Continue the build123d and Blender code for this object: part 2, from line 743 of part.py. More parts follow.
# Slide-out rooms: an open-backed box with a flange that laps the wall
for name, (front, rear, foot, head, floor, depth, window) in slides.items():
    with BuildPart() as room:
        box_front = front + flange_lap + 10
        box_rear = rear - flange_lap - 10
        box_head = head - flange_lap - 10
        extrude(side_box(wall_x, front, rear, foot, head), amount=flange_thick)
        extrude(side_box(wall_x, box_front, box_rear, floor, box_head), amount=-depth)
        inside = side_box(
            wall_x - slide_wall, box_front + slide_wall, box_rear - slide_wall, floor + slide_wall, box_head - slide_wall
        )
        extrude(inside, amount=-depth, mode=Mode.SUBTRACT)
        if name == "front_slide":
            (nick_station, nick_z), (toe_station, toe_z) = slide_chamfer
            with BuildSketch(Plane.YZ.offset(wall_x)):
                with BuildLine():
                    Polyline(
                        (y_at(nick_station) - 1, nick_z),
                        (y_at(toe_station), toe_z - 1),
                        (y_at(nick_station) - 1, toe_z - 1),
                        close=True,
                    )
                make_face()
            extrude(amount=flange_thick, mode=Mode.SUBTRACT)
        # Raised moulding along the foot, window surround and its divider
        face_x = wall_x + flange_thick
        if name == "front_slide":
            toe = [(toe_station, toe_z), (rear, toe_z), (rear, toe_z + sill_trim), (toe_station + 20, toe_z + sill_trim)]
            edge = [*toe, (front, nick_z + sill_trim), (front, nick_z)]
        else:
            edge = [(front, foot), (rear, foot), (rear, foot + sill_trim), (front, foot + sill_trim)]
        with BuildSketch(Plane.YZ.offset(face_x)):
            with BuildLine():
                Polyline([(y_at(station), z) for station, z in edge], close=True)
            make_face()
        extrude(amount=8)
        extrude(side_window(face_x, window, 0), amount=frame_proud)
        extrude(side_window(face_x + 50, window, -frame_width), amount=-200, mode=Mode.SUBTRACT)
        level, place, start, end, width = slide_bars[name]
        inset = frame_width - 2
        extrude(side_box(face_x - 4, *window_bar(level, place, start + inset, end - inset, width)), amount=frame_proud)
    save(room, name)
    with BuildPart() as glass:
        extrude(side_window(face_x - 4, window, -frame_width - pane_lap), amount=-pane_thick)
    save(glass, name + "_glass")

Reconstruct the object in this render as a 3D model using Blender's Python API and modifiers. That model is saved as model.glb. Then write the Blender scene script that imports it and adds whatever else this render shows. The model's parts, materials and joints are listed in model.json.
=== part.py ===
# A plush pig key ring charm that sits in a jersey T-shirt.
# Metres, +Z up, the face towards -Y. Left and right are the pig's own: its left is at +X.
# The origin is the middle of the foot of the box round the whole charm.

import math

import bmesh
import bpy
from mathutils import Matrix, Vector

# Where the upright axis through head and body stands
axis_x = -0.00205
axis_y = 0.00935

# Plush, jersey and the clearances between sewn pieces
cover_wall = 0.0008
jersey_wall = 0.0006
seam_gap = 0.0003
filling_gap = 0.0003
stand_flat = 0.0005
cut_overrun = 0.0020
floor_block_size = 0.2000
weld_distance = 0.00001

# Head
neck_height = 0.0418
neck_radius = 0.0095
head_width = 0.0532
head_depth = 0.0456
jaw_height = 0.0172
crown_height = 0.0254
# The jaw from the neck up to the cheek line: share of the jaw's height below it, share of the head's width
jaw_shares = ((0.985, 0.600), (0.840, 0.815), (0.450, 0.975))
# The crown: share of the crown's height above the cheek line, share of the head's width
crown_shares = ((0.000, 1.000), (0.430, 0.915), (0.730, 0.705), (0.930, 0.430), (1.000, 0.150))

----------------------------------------

(Your instructions)
Return only those lines of the records that contain the string "Blender".

(Task result)
Continue the build123d and Blender code for this object: part 2, from line 743 of part.py. More parts follow.
Reconstruct the object in this render as a 3D model using Blender's Python API and modifiers. That model is saved as model.glb. Then write the Blender scene script that imports it and adds whatever else this render shows. The model's parts, materials and joints are listed in model.json.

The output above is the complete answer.